I agree with Benjamin:

It’s not a couple dozen scripts that will be affected. Its hundreds of thousands or more (a reasonable assumption when there’s 34.1k hits for C:Program alone, most don’t use raw strings, and that’s just limited to GitHub, not private code bases, of which there are far more than public code bases (and which can often be more ‘messy’)).

And as Benjamin asks, what is the actual benefit? We can already add \e or any other escape codes without breaking invalid escape codes.

malemburg · December 15, 2024, 12:17pm

I’m not sure what all this excitement is about.

Python 3.12 raises a SyntaxWarning for cases which need to be fixed, which is good, since not using raw literal strings for Windows paths is clearly a programming error which should be fixed. The previous (mostly invisible) DeprecationWarning has not resulted in getting the needed changes implemented, so the (visible) SyntaxWarning is a clear win.

Victor mentioned that the intent is to eventually make this a SyntaxError, but there has been no decision on when to make this breaking change. Given the nature of the change and still wide-spread use of regular strings for Windows paths, this will likely take a longer while and possibly also needs SC approval before it can go in.

To give this topic a positive spin, I’d suggest to proactively contact projects which are using regular literal strings for Windows paths and open tickets or PRs. The needed changes are minimal, so easy to implement.

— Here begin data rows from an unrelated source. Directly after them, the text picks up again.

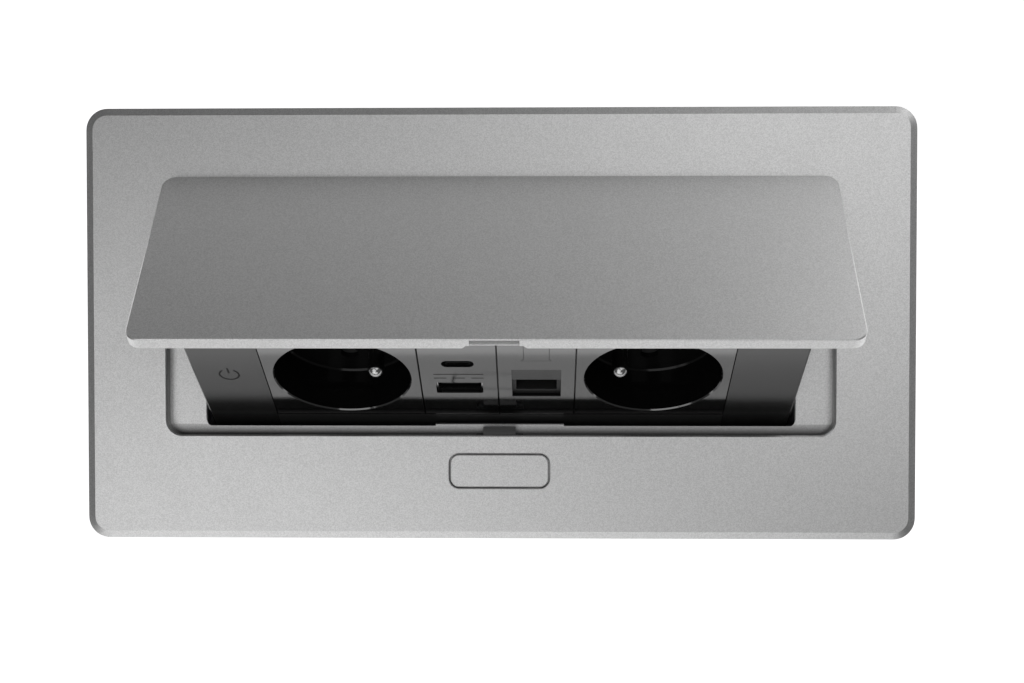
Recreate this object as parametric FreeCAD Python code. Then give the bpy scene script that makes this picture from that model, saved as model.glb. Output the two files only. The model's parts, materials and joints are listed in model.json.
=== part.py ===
"""Recessed desk power unit: a tilting block of sockets that rises out of a desk.

Millimetres, +X right, +Y to the back of the desk, +Z up.  The origin is the centre
of the desk cut-out on the desk's top surface, which the rim of the top plate rests on.
The tilting block is modelled closed, then turned open about its pivot, which is how
the unit is stored here.  Block pieces are drawn in the block's own frame: x across,
d into the block from its face, s down the face from the lid.
"""
import FreeCAD, Part
import math
import os

V = FreeCAD.Vector
X_AXIS = V(1, 0, 0)
Y_AXIS = V(0, 1, 0)
Z_AXIS = V(0, 0, 1)
SIDES = {"left": -1, "right": 1}

# ---- clearances ----
SHEET_GAP = 0.1            # between fixed neighbours
SLIDE_GAP = 0.3            # between moving neighbours
RUNNING_GAP = 0.05         # radial, shaft in bush
THREAD_GAP = 0.02          # radial, screw in its hole
MODULE_GAP = 0.14          # each side of a module

# ---- top plate ----
RIM_SIDE = 24.3            # rim beside the recess
RIM_FRONT = 31.4
RIM_REAR = 33.2
PLATE_CORNER_R = 6.5
RIM_T = 3.0
RIM_CHAMFER = 2.2
RIM_CHAMFER_DROP = 0.9
RECESS_DEPTH = 4.0
RECESS_CORNER_R = 4.6
RECESS_CHAMFER = 0.45
WELL_WALL = 1.6
OPENING_CORNER_R = 1.5
OPENING_SIDE_GAP = 1.45    # beside the block
OPENING_CHAMFER = 0.3
TAB_W = 39.0               # the ledge is a little deeper in the middle
TAB_PROUD = 0.75
FRONT_LEDGE = 2.45
SIDE_LEDGE = 11.3
OPENING_REAR_GAP = 2.86    # behind the open block

# ---- lid ----
LID_D = 64.4
LID_T = 3.6
LID_CORNER_R = 4.0
LID_SIDE_GAP = 0.3
LID_FRONT_GAP = 0.3
LID_REAR_GAP = 0.7
LID_EDGE_CHAMFER = 0.3
LID_SCREW_DEEP = 2.5

# ---- pivot ----
OPEN_ANGLE = 41.8
PIVOT_BEHIND_LID = 10.35
PIVOT_Z = -12.7
PIN_R = 3.0
PIN_REACH = 20.0           # inside the tub wall
PIN_HEAD_LIP = 1.5
PIN_HEAD_T = 1.5
BUSH_WALL = 1.0
BUSH_FLANGE_LIP = 0.95
BUSH_FLANGE_T = 0.8
BUSH_PROUD = 0.3
ARM_HALF_W = 7.0
ARM_OVERLAP = 8.0

# ---- tilting block ----
FACE_TILT = 9.3
FACE_SETBACK = 6.6         # behind the lid's front edge
FACE_FOOT = 7.4            # face below the modules
CAP_W = 20.45
CHEEK_T = 1.5
BASE_T = 1.1
FRAME_T = 4.6
CAP_LIP = 2.0
CAP_WALL = 1.8
CAP_CHAMFER = 0.5
MODULE_W = 45.0
MODULE_COUNT = 3
MODULE_TOP = 3.8
MODULE_T = 2.5
MODULE_CHAMFER = 0.12
COVER_WALL = 1.8
COVER_SIDE_GAP = 2.0
COVER_REAR_GAP = 0.74
COVER_CORNER_R = 2.0
LID_TAB_W = 8.4
LID_TAB_T = 1.2
LID_TAB_FRONT = 12.7       # behind the top of the face
LID_TAB_D = 32.0
LID_SCREW_SPACING = 20.0
LID_SCREW_EDGE = 1.0

# ---- socket ----
WELL_R = 19.7
WELL_DEPTH = 14.0
WELL_SKIN = 1.5
WELL_CHAMFER = 0.35
WELL_FLOOR_EDGE = 0.5
PIN_HOLE_R = 2.7
PIN_SPACING = 19.0
EARTH_R = 2.4
EARTH_OFFSET = 9.5
EARTH_TIP_S = 0.4          # tip below the face
SHUTTER_T = 1.4
SHUTTER_W = 8.0
SOCKET_BACK_W = 40.0
SOCKET_BACK_LOW = 17.5     # below the middle of the socket
SOCKET_BACK_GAP = 0.26     # under the rear cover
SOCKET_BACK_D = 15.0
SOCKET_POST = 2.0
SOCKET_POST_H = 8.0
POCKET = 7.4
POCKET_D = 11.0
CLIP = 7.0
CLIP_D = 10.0
CLIP_BORE_R = 2.35
CLIP_SLIT = 1.2
CLIP_FLOOR = 1.0

# ---- USB module, down the face from the module's middle ----
USB_C_W = 9.35
USB_C_H = 3.5
USB_C_AT = -7.76
USB_C_TONGUE_W = 6.7
USB_C_TONGUE_H = 0.7
USB_A_W = 13.7
USB_A_H = 6.2
USB_A_R = 0.6
USB_A_AT = 6.0
USB_A_TONGUE_W = 11.1
USB_A_TONGUE_H = 1.8
USB_BODY_W = 20.0
USB_BODY_FROM = -17.3
USB_BODY_TO = 19.7
USB_BODY_D = 24.0
USB_WALL = 1.2
PORT_SKIN = 0.4
PORT_INSET = 1.2
TONGUE_INSET = 2.0
BOARD_T = 1.6
BOARD_D = 15.0
BOARD_EDGE = 2.0

# ---- network module, down the face from the module's middle ----
JACK_W = 14.3
JACK_FROM = -4.5
JACK_TO = 11.2
JACK_LIP = 1.0
JACK_D = 18.0
PORT_W = 11.9
PORT_FROM = 1.3
PORT_TO = 9.0
PORT_D = 14.0
NET_SKIN = 0.5             # in front of the shutter
NET_SHUTTER_T = 0.6
NET_SHUTTER_FROM = -14.4
NET_SHUTTER_TO = 2.2
NET_SHUTTER_RISE = 7.0
CONTACT_COUNT = 8
CONTACT_PITCH = 1.02
CONTACT_W = 0.4
CONTACT_H = 0.6
CONTACT_INSET = 2.0

# ---- housing ----
TUB_SIDE_GAP = 0.6         # beside the opening
TUB_FRONT_GAP = 1.37       # in front of the block's swing
TUB_FLOOR_GAP = 1.94       # under the closed block
TUB_BEHIND_PIVOT = 13.55
TUB_T = 1.2
TUB_BEND_R = 2.0
TUB_TAB_W = 12.0
TUB_TAB_INSET_FRONT = 8.2
TUB_TAB_INSET_REAR = 10.0
BOSS_R = 3.5
BOSS_H = 5.0
BOSS_GAP = 0.7
GROMMET_R = 10.0
GROMMET_BORE_R = 7.0
GROMMET_LIP = 1.5
GROMMET_RISE = 13.0        # above the tub's floor

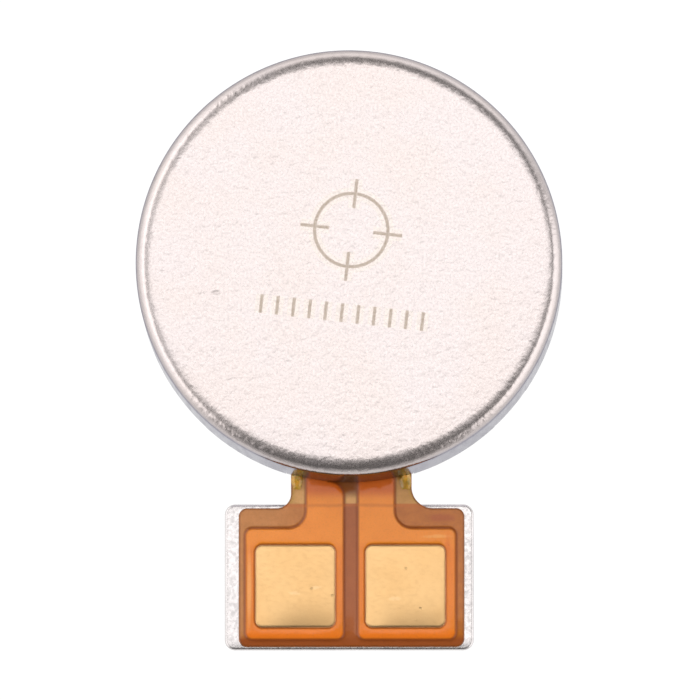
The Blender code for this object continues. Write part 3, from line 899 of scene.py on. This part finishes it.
def shoulder_profile():
    """The cup's drawn edge: a slack arc that falls away from the face, then a tight one."""
    slack, tight, turn = 1.0 * MM, 0.28 * MM, math.radians(12)
    start = CASE_RADIUS - tight - (slack - tight) * math.sin(turn)
    upright = math.pi / 2
    points = arc((start, CASE_TOP - slack), slack, upright, upright - turn, math.radians(2.2))
    centre_z = CASE_TOP - slack + (slack - tight) * math.cos(turn)
    return points + arc((CASE_RADIUS - tight, centre_z), tight, upright - turn, 0.0)[1:]


def case_profile():
    """The cup's section: over the face, down the wall, round the rim and back inside."""
    inner, rim, step = CASE_RADIUS - SHEET, 0.02 * MM, math.radians(30)
    profile = [(radius * MM, CASE_TOP) for radius in (0.0, 1.5, 3.0, 4.0)]
    profile += shoulder_profile()
    profile += [(CASE_RADIUS, height * MM) for height in (2.2, 1.6, 1.0, 0.5, 0.3)]
    profile += arc((CASE_RADIUS - rim, rim), rim, 0.0, -math.pi / 2, step)
    profile += [(inner, 0.0), (inner, 0.3 * MM), (inner, 1.4 * MM)]
    ceiling = (CASE_RADIUS - CASE_ROUNDING, CASE_TOP - CASE_ROUNDING)
    profile += arc(ceiling, CASE_ROUNDING - SHEET, 0.0, math.pi / 2, step)
    return profile + [(2.5 * MM, CASE_TOP - SHEET), (0.0, CASE_TOP - SHEET)]


def make_case():
    """The drawn cup, with notches in its rim for the ears and the tail."""
    mesh = turned_mesh(case_profile(), 240)
    cutters = [box_cutter(NOTCH_HALF_WIDTH, NOTCH_HEIGHT, ear) for ear in EAR_DIRECTIONS]
    cutters.append(box_cutter(EXIT_HALF_WIDTH, EXIT_HEIGHT, TONGUE_DIRECTION))
    mesh = cut_mesh(mesh, cutters)
    add_piece("case_shell", "case", mesh, case_steel(), "housing", 28)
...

Thank you for your analysis of the problem and the useful Github queries you showed.

Wombat · December 15, 2024, 4:09pm

You don’t seem to get that this was legitimate code that worked before that will soon be broken for basically zero benefit.

Yes, everyone can all change our code to accommodate the impending SyntaxError, but they shouldn’t have to. Normally, this forum isn’t so anti-user.